Here’s a brief survey of where we are now. As per the latest MGM earnings statement, casino expense and revenues are both up 20%, so no alarms there. Food and beverage revenues are up 10%, and expenses up 13%. Keep monitoring that. Retail revenues are up 5.4% and expenses are up 11%. That’s a problem, but a small one. If ot continues, MGM will be forced to raise prices just like Walmart is doing now. Also worrying is that administrative expenses are up 19.6%, and revenues are up less at 12.75%. No need to panic on these numbers, but they should be monitored each quarter while scaling in.
Penn gaming revenues are up 59.6% and expenses up 61%. Not bad. Food and beverage revenues are up 95%, expenses up 76%, no problems there. Administrative expenses though are up a hefty 116% and total revenues are up only 60%. Like MGM, it’s not stellar, but it’s not anything to panic over yet in terms of price inflation.
Boyd gaming revenues are up 41.5%, expenses up a bit more at 45.7%. Food and drink revenues up 28%, expenses 27%. Room revenues are up 23.6%, expenses up 28.4%. Administrative expenses are doing well, up 32.5% but total revenues up higher at 37%.
Finally Eldorado seems to be doing the best of the four.
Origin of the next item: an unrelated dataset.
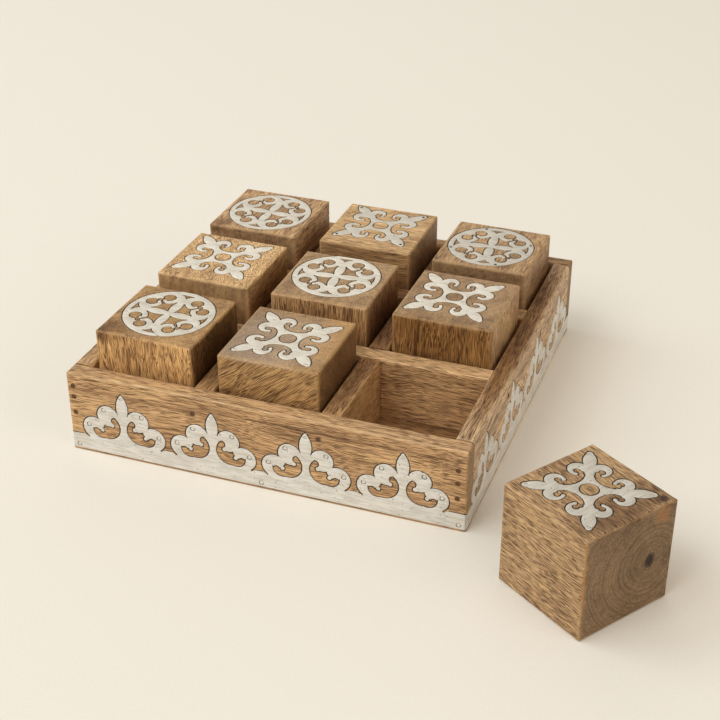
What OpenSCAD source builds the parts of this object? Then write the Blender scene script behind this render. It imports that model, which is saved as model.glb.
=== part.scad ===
// Tic-tac-toe set: a wooden tray with nine compartments and nine wooden cubes, five with a
// cross and four with a roundel, all inlaid with pierced sheet metal bedded in dark lac.
// Origin: centre of the tray's underside, on the table. +X right, +Y back, +Z up.

/* [Playing cubes] */
// Edge of a playing cube
cube_edge = 50; // [42:0.5:62]
// Rounding of the cube's upper and lower edges
cube_round = 1.4; // [0.5:0.1:2.4]
// Rounding of the cube's upright edges
upright_round = 1.3; // [0.5:0.1:4]
// Free play between a cube and each wall of its compartment
cell_play = 1.75; // [1:0.05:4]
// Largest turn of a cube in its compartment, in degrees
cell_turn = 1; // [0:0.1:1.2]
// Middle of the cube beside the tray: right of and in front of the tray's front right corner
loose_out = [56.6, 19.6]; // [18:0.1:120]
// Turn of the cube that stands beside the tray, in degrees
loose_turn = 55.8; // [0:0.1:90]

/* [Tray] */
// Thickness of the four outer boards
wall_t = 9; // [7:0.1:14]
// Thickness of the four dividers
divider_t = 9.7; // [6:0.1:14]
// Height of the tray
tray_h = 42.7; // [34:0.1:60]
// Thickness of the base panel
base_t = 10.9; // [7:0.1:14]
// Drop of the dividers below the top of the boards
divider_drop = 0.6; // [0:0.1:3]
// Rounding along the top edges of the boards
board_round = 1.6; // [0.5:0.1:3]
// Rounding along the top edges of the dividers
divider_round = 1.1; // [0.4:0.1:2.5]
// Rounding of the tray's upright corners
corner_round = 1.3; // [0.5:0.1:3]
// Play on each side of a halved crossing
lap_play = 0.2; // [0.05:0.05:0.5]
// Gap that keeps a resting cube clear of the wood around it
rest_gap = 0.3; // [0.1:0.05:0.5]

/* [Metal inlay] */
// Thickness of the inlaid sheet
sheet_t = 1; // [0.6:0.1:1.6]
// Thickness of the lac under the sheet
bed_t = 0.2; // [0.1:0.05:0.5]
// Width of the dark lac line around the sheet
lac_line = 0.55; // [0.2:0.05:0.6]
// Gap at the mitred corners of the border
mitre_gap = 0.12; // [0.05:0.01:0.3]
// Margin between a cube's side and its motif
motif_margin = 2.85; // [2:0.05:6]

/* [Border] */
// Height of the plain band
band_h = 8.3; // [5:0.1:12]
// Strip of wood under the band
band_lift = 1; // [0.3:0.1:2]
// Wood between the tip of a crest and the top of the board
crest_clear = 7.2; // [4:0.1:12]
// Smallest gap between two crests
crest_gap = 1.5; // [0.5:0.1:6]
// Length at each end of a side that the row of crests keeps clear
border_end = 6; // [4:0.1:12]
// Shift of the row of crests along its side: front, right, back, left
crest_shift = [-0.75, 0, 0, 0]; // [-1.5:0.05:1.5]

/* [Crest outline] */
// Height of a crest above the band, as drawn
crest_h = 26.2; // [20:0.1:30]
// Field behind the stem: half its width, its height, as drawn
crest_field = [8.8, 14.7]; // [4:0.1:20]
// Upper lobe: across, up, radius
upper_lobe = [7.9, 12.8, 5.6]; // [0:0.1:30]
// Lower lobe: across, up, radius
lower_lobe = [15.7, 4.8, 6]; // [0:0.1:30]
// Opening beside the stem: across, up, radius
stem_hole = [8.8, 7, 7.2]; // [0:0.1:30]
// Opening above the band: across, up, radius
foot_hole = [11.9, 4.3, 4.7]; // [0:0.1:30]
// Curl under the upper lobe: across, up, radius
upper_curl = [4.4, 10.6, 2.1]; // [0:0.1:30]
// Mouth of the upper curl: across, up, radius
upper_mouth = [3.9, 8.7, 2]; // [0:0.1:30]
// Hook of the lower lobe: across, up, radius
lower_hook = [14.2, 8.3, 4]; // [0:0.1:30]
// Curl under the lower hook: across, up, radius
lower_curl = [14.6, 3.4, 1.8]; // [0:0.1:30]
// Ball that ends the upper curl: across, up, radius
upper_ball = [5.9, 8, 1.05]; // [0:0.1:30]
// Ball that ends the lower hook: across, up, radius
lower_ball = [11.5, 4.4, 1]; // [0:0.1:30]
// Leaf: half its length, half its width
leaf = [7.5, 3]; // [1:0.1:12]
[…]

Gaming revenues are up 31% and expenses up 19.6%. Food and beverage revenues up 39%, expenses up only 32.9%. Hotel revenues are up 101.6%, expenses up only 83.5%. No price inflation problems anywhere with Eldorado yet.
As for debt loads, they should not be an issue for relatively short term trades like these measured in months. It looks like interest rates everywhere are turning negative, which will make it even easier for heavily indebted casinos to service their debts in the short term. By the time rates start to turn higher to the point where servicing debt burdens becomes an issue, these U.S. stocks will already have long since topped. Until April or May 2020 though, they should trend higher. The road higher may be bumpier than usual in response to European stress and news out of China, but higher looks like the general direction for U.S. casino stocks from here until next summer.